Methods: Colo-rectal tissue from a male New Zealand white rabbit was excised and transferred to oxygenated ice cold Kreb's buffer. A strip of the colo-rectal segment was opened with a lateral cut thus making a planar sheet, rinsed free of luminal contents with Kreb's buffer and stripped of the muscle layers before being mounted between two-diffusion half-cells containing oxygenated transport buffer solutions. The permeability of darunavir was measured; interactions with transporter inhibitor elacridar and effect of co-administration with tenofovir were evaluated in 3 independent experiments.
Results: The respective absorptive and secretory permeability of DRV across rabbit colo-rectal mucosa was 1.8 ± 2.2 × 10−6 cm/s and 4.6 ± 3.1 × 10−6 cm/s (ER-efflux ratio 3). Modulation of the transport of DRV (10 μM) by elacidar (1 μM) showed that absorptive transport increased by 4.4 fold and secretory transport decreased by 0.3 fold (ER 0.2). Co-administration of TFV (100 μM), with DRV resulted in 1.6 fold increase in absorptive direction and 0.5 fold decrease in secretory direction as compared to the transport of singlet agent (ER 0.8).
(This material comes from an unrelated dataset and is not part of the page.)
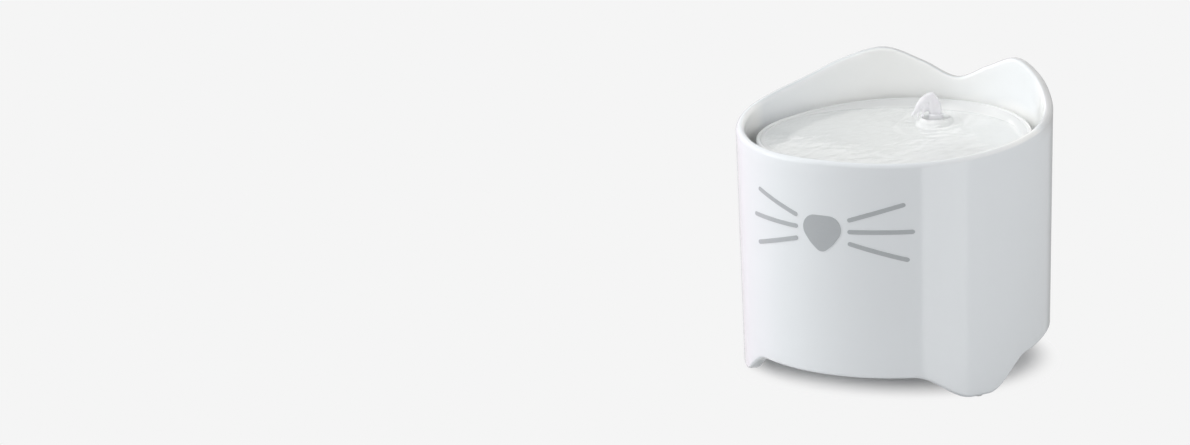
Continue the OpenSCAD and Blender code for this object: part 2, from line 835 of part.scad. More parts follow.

Conclusions: Transport of DRV was vectorial and affected by transporter inhibitors, suggesting that DRV is a substrate of P-glycoprotein. DRV transport was affected by the presence of tenofovir. The intact colo-rectal tissue model is a valuable technique and this could be extended to include excised tissue samples from non-human primates as well as applied for assessing cervico-vaginal drug transport.